Researchers find bacteria is tied to water depth, distance from shore, time of day, and other complicated factors, providing insight into designing water testing rules

PhD Student Jackie Smith collects water samples from an irrigation pond at Wye Research and Education Center.

Image Credit: Matt Stocker

January 25, 2024 Kimbra Cutlip

When it comes to food safety, it’s important for farmers to know what’s in the water they irrigate their fields with. But standards for when and where they should test the water quality in their irrigation ponds are currently limited, mostly because no one knows enough about how water quality varies within a single pond to adequately guide such testing.

To bring some clarity to this murky issue, a recent study by a University of Maryland microbial ecologist and colleagues from USDA, reveals that water quality and the diversity of microbes in agricultural irrigation ponds are interconnected and vary in different parts of the pond at different times of day.

The work highlights the need for standardization in water quality testing and for better understanding of the biological systems in these small water bodies. The study was published in the March 2024 issue of the journal Science of the Total Environment (online version available January 2024).

“Our study shows that where and when we take samples impacts not just water quality but how we understand the underlying biology,” said Ryan Blaustein, assistant professor of food and nutrition science and senior author of the study. “We are beginning to look at how the whole system within a small pond works.”

Previous research showed that sampling location and time impacts general water quality, but this study looked at how specific water quality measures such as pH, dissolved oxygen and temperature, are associated with the diversity and abundance of the many microbes present. It is a first step toward understanding how changes in microbial communities may be either influencing or responding to changes in water quality.

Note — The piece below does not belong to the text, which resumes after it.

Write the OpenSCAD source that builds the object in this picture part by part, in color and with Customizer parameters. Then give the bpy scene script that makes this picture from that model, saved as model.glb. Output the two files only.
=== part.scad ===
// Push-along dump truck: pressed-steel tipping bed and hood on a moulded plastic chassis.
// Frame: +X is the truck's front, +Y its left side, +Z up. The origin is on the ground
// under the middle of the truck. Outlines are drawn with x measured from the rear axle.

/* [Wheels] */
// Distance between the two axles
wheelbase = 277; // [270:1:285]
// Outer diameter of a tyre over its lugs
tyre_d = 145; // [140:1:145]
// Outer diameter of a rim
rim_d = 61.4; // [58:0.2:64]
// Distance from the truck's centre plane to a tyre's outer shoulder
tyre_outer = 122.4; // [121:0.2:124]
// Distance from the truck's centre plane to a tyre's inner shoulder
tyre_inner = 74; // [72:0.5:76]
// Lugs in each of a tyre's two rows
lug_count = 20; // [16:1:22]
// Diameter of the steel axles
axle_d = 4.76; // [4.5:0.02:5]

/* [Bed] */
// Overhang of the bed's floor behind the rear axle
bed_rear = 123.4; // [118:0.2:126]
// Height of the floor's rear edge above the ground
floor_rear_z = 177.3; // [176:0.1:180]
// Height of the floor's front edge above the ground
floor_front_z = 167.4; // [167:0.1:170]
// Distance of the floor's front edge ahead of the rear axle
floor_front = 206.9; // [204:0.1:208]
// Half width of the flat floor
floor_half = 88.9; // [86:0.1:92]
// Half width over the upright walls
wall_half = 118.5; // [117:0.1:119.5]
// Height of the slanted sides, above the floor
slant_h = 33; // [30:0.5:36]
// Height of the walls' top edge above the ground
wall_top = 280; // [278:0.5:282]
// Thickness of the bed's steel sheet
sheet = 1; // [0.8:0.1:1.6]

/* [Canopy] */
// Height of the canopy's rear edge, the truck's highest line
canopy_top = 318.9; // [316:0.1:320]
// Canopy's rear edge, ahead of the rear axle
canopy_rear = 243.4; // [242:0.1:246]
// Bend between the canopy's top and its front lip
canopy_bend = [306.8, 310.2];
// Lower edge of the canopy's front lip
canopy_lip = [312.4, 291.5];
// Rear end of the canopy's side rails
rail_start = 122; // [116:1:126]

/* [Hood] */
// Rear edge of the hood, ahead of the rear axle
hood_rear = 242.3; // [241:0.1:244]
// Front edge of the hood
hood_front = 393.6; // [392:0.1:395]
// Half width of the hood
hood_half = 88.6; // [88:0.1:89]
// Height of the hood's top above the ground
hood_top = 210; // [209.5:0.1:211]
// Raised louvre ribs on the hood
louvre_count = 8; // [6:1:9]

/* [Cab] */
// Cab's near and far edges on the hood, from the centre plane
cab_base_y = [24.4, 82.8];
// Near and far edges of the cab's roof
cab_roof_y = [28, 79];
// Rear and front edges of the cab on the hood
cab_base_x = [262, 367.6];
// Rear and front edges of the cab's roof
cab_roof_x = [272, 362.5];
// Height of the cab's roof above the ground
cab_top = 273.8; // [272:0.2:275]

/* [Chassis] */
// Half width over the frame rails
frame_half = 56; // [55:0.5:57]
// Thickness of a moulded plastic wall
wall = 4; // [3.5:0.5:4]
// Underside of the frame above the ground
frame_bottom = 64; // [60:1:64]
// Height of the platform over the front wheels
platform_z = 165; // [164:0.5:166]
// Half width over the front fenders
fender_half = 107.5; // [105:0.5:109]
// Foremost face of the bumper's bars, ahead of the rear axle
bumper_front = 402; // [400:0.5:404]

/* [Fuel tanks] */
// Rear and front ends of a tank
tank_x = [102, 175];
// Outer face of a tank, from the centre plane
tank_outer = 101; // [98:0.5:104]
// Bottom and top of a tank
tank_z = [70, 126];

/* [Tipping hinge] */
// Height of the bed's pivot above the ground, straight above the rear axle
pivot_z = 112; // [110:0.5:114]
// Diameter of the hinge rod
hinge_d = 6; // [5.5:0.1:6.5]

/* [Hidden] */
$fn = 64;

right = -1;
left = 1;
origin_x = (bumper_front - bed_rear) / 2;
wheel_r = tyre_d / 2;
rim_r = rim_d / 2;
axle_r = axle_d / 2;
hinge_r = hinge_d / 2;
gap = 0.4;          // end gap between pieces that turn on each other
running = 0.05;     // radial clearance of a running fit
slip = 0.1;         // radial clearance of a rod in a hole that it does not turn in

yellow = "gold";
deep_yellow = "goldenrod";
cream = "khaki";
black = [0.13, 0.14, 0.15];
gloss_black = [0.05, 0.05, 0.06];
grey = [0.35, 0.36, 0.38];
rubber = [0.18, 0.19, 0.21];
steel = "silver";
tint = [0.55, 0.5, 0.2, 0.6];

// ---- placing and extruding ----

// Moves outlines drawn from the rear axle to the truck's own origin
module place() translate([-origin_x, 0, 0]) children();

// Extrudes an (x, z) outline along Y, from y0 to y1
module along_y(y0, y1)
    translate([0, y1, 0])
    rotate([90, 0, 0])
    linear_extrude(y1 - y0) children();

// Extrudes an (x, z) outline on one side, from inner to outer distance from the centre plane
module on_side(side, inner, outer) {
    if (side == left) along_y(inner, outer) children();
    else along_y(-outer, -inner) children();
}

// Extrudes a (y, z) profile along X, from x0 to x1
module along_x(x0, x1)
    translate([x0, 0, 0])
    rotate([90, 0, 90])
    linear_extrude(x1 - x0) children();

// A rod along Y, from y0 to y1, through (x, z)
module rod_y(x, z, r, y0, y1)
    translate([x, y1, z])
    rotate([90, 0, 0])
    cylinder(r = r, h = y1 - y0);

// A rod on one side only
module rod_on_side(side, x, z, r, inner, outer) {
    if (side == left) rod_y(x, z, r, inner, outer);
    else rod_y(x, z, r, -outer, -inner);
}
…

To conduct the study, Blaustein and his colleagues collected a variety of water samples from an agricultural irrigation pond at the Wye Research and Education Center (a part of the Maryland Agricultural Experiment Station). The samples were taken from multiple times during the day from locations along the shore and farther from shore at depths of roughly zero, three and six feet.

The researchers found that although the dominant microbes were the same throughout the pond, the microbial community as a whole varied by location and changed with every sample. As the day progressed, microbial diversity increased, as did water temperature and dissolved oxygen. Abundances of some bacteria increased while other bacteria decreased. The results also showed that nutrients such as ammonia, nitrates, phosphates, chlorophyll and other measures of water quality were closely tied to abundances of different bacterial species in the water.

Although E. coli levels were low in the study pond, the team found an association between e-coli levels and certain other bacterial species and water quality factors. E. coli monitoring is important for food safety because it poses potential health risks to humans.

The study highlights how a better understanding of the complex interactions between water chemistry and bacterial communities could lead to easier ways of monitoring for E. coli and other specific microbes. The methods Blaustein and his colleagues employed could eventually extend beyond irrigation ponds to other small water bodies used for recreation, and even to other sources of water used in growing food such as wells and city water, which is also variable in quality.

“By understanding the underlying biology and how microbial communities and water quality interact we can start to design water quality testing methods and rules that make sense for a given system,” Blaustein said.